There are a handful of players that could physically play right now, but most of them have seen their last NBA minutes. If they are a few years removed from the NBA, why make the move to a professional basketball league now?
“[After retirement] I think physically I could have jumped straight into the BIG3. I think it’s going to be a great outlet for guys.” Al Harrington told Grizzly Bear Blues. “I know a couple of guys who are on the cusp of getting a deal and the first thing they ask is “what’s up with the BIG3?” So I think it’s going to be a great landing spot for guys that think they’ve got something left in the tank.”
And these players DO have something left in the tank. The most surprising and encouraging element of the BIG3 is the absolute competitiveness of the play. It’s easy to predict this as a glorified YMCA pick-up league and the older players have absolutely nothing to prove. It was a concern at the start of the league, especially considering the early word that the players would go 70% and play uninspired.
That was not the case. Players were scrapping for loose balls, fighting for rebounds, and wanted to win. They don't have a Larry O’Brien Trophy to vie for, nor are there the multi-million dollar contracts currently being given out in the NBA. In the BIG3, the players stress the fellowship that they sorely missed by playing in the NBA: playing for one another and being a part of a group that aims for a greater goal, whatever that may be.
Al Harrington, continuing his explanation, told us that the BIG3 is a great place to enjoy “the camaraderie, the locker room environment, and be able to play in front of fans.” It’s an important sentiment, and one that’s repeated by fellow BIG3 members as well as Harrington’s Trilogy teammate Rashad McCants.
The camaraderie helps. When the NBA season is at its most grinding, it's what the players lean on. In the BIG3, it's everything.
“It’s lit! It’s lit!” McCants exclaims about the team’s group chat. Rashad interrupts Trilogy’s head coach Rick Mahorn during a statement on the team’s closeness, and how it helps them win games.
Mahorn goes on to explain “They’re already talking about the game. We know their tendencies. We know this team shoots threes so we have to be up on them” as an example of their preparedness. “They don’t execute it sometimes and that’s when you bench them” Mahorn lightheartedly jabs, “but it’s just the fact that they’re always in the know and they know what they need to do.”
“One of the biggest things as we retire and go into that next chapter is that brotherhood” said O’Neal.
The BIG3 and its players have a mutually beneficial relationship, which can't be said of all leagues. The NFL seemingly makes sure their players are as interchangeable as car parts. The NBA is star-driven, but only for a select few. Players are dependent on the BIG3 like other leagues; they get a competitive outlet, a family to be around, and a chance to play basketball. But the BIG3 needs the players just as much as they need the BIG3.

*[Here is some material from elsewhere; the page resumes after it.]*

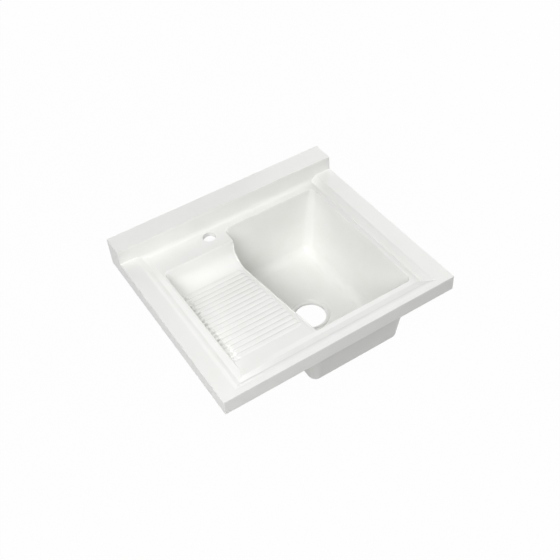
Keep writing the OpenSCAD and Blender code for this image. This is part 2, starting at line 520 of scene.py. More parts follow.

The BIG3 is a brand-new league. It needs the name recognition and legitimacy that the former All-Stars and Hall of Famers can provide. And it’s apparent that the BIG3 knows this. They keep their players in the loop with all their decisions and gain feedback from them as the league tries to grow.
“I feel real positive about what the BIG3 is doing” said Jermaine O’Neal. “The best thing about this versus any other league is that the players have true input on a weekly basis. I think that is important to make sure the product is good for the consumer and those who pay the money to come out.”
The NBA is too competitive and cutthroat for a player to compete longer than his body allows. Sometimes a player’s time in the NBA expires before they’re ready. Such is life with a competitive job that relies on athleticism. But the BIG3 is not the peak of professional basketball. They can afford to have older players. And those older players crave the new challenge. Whether it be missing teammates or missing structured competition, retired life isn’t as fulfilling as their NBA careers.
The BIG3 provides a happy medium for basketball fans and its players. Fans get to enjoy professional basketball in the summer filled stars of yesteryear. Players get to enjoy the brotherhood and competitiveness while transitioning into a fully retired life. If the BIG3 continues to help any player that has brought us joy in the past find newfound joy in their own lives, the BIG3 will have a real chance at long-term success.